**Problem requirements**. Please report every line from the material that contains the word "MESH".

**Collected data**.
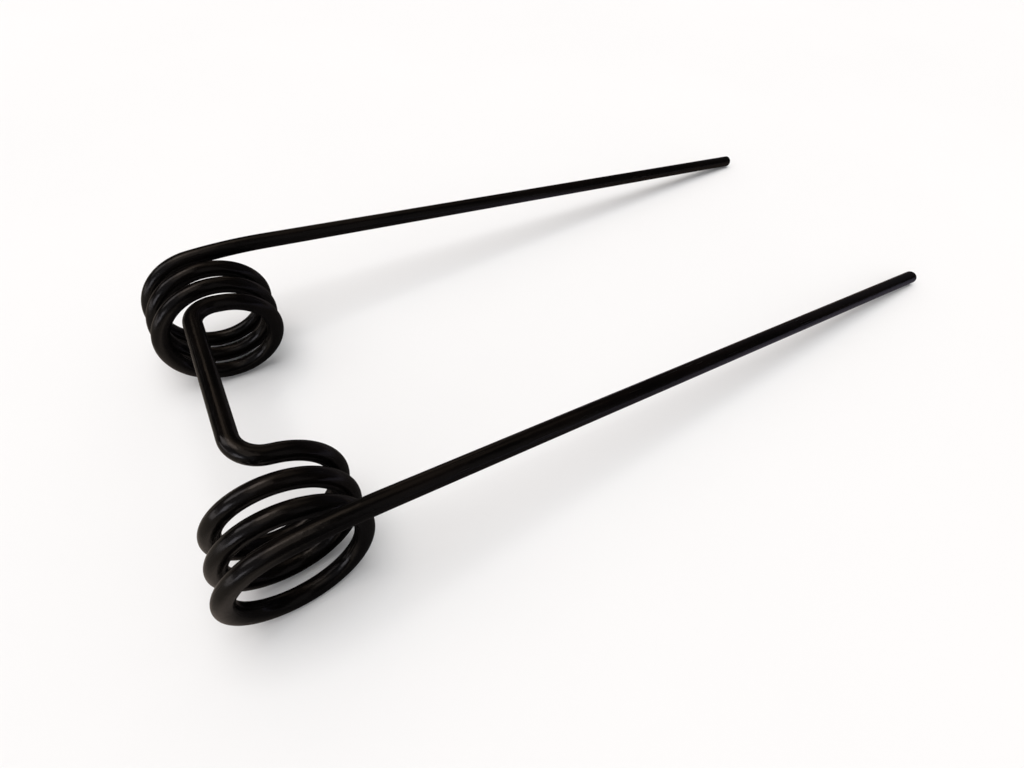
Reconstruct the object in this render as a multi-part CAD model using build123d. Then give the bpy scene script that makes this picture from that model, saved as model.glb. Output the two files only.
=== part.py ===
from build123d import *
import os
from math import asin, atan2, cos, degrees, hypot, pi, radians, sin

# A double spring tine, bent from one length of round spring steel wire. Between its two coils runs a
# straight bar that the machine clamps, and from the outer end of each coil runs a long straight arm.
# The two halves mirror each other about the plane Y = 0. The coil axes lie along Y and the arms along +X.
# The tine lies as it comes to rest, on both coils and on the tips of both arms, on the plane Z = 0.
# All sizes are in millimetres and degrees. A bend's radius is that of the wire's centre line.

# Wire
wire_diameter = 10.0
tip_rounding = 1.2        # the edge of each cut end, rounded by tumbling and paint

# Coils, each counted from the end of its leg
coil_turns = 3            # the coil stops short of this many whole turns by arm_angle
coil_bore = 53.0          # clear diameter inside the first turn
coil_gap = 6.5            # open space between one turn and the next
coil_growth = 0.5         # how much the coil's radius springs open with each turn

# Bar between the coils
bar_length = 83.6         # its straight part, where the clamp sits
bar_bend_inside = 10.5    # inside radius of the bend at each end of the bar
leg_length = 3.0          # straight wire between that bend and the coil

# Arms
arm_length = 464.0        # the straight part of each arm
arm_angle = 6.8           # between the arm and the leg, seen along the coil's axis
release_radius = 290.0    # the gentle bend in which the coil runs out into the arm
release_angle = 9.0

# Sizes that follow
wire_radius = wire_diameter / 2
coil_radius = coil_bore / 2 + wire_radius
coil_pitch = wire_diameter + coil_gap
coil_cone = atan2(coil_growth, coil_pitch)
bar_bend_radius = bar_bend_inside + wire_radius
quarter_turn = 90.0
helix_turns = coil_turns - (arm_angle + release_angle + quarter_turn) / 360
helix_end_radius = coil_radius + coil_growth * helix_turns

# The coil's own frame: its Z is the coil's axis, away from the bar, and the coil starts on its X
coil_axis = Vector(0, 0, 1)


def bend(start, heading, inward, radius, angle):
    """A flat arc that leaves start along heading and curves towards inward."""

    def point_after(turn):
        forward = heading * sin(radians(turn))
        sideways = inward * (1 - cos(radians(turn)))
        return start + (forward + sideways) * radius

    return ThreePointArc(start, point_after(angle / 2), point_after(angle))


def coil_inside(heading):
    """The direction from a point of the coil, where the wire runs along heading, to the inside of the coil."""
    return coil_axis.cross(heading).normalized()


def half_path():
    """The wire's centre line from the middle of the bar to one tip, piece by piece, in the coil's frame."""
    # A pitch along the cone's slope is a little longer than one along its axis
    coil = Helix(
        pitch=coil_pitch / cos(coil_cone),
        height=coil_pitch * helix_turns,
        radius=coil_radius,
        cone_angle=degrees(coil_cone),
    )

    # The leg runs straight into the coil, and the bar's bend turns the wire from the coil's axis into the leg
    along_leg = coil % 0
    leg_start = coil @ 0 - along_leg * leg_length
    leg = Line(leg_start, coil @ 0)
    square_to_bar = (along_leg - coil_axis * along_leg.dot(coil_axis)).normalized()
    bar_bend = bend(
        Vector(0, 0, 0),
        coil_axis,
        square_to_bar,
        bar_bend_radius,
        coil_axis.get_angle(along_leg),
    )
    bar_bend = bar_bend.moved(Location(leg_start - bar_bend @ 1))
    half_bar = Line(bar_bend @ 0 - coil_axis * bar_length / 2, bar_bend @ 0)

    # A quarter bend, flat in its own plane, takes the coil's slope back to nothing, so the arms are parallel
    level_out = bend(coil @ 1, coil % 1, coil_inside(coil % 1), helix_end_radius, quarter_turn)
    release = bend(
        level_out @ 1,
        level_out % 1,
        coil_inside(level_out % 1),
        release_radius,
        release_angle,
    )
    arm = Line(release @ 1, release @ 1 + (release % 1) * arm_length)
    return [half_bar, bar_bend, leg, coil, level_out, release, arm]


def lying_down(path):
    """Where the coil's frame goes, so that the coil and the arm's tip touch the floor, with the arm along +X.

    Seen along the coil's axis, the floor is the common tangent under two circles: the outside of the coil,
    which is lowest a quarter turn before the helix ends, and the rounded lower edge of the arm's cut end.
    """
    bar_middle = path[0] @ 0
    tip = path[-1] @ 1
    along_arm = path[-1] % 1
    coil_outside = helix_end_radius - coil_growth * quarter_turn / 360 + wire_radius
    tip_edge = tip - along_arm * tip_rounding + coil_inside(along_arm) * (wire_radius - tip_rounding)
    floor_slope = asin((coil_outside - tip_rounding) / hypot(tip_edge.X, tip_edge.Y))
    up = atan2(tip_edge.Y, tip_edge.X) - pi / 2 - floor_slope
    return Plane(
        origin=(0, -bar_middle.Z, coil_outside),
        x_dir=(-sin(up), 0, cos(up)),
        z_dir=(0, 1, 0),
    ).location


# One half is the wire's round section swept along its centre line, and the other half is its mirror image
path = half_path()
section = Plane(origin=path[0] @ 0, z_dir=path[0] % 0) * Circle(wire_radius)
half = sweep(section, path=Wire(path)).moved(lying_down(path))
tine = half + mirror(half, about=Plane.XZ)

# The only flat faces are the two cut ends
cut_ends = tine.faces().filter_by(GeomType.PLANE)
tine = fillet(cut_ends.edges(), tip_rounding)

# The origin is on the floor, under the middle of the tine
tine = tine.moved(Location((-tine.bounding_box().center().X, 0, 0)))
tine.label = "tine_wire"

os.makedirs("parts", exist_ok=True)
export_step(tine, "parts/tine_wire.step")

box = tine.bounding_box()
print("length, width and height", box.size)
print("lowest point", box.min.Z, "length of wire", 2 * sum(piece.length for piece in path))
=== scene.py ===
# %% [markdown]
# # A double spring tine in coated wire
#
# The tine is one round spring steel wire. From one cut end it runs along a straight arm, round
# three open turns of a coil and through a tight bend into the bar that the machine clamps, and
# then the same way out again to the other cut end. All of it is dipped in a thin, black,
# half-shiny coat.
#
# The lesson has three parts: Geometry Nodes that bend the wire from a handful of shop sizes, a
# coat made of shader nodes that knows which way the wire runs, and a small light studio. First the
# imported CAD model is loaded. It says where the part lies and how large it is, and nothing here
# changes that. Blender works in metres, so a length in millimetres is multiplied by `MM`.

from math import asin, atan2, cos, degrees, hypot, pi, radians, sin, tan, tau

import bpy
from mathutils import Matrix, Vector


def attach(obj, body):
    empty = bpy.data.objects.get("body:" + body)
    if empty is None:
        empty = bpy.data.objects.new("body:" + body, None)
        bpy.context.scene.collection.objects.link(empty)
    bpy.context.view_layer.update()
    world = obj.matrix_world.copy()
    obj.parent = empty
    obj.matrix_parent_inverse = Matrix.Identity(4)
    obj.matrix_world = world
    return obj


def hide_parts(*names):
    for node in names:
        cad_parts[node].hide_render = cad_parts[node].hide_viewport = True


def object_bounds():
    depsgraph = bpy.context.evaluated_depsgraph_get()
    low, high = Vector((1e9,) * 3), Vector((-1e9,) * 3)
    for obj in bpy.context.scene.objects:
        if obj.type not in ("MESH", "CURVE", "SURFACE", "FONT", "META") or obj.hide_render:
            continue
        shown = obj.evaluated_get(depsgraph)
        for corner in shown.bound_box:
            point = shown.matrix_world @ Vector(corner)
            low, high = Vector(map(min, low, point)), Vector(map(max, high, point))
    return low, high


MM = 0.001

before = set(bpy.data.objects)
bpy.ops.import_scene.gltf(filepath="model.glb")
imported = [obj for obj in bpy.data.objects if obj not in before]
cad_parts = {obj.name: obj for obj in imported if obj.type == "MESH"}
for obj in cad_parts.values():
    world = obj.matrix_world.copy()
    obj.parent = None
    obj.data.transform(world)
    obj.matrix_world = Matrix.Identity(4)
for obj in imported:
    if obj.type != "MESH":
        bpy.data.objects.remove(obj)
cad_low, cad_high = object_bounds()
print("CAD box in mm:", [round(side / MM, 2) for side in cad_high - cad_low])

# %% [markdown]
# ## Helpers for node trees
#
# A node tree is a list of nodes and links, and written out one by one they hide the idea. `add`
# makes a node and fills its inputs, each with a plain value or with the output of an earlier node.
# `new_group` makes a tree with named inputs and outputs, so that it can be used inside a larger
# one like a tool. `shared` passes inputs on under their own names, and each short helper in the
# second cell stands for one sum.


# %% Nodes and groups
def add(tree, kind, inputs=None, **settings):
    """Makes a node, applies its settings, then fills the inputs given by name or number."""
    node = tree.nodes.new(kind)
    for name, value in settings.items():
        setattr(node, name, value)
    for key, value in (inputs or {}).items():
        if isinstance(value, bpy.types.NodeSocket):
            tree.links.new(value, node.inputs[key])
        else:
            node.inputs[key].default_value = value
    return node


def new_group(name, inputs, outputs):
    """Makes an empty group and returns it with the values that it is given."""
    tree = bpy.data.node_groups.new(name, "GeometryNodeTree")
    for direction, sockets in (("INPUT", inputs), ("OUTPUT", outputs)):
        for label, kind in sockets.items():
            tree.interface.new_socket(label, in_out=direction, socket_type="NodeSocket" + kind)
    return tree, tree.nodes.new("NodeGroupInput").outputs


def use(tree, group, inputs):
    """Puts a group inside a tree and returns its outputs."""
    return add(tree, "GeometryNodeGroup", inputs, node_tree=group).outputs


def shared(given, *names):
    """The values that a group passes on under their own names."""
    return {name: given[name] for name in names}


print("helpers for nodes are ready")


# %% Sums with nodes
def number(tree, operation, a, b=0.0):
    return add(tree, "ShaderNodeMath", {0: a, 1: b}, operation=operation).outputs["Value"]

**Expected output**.
        if obj.type not in ("MESH", "CURVE", "SURFACE", "FONT", "META") or obj.hide_render:
cad_parts = {obj.name: obj for obj in imported if obj.type == "MESH"}
    if obj.type != "MESH":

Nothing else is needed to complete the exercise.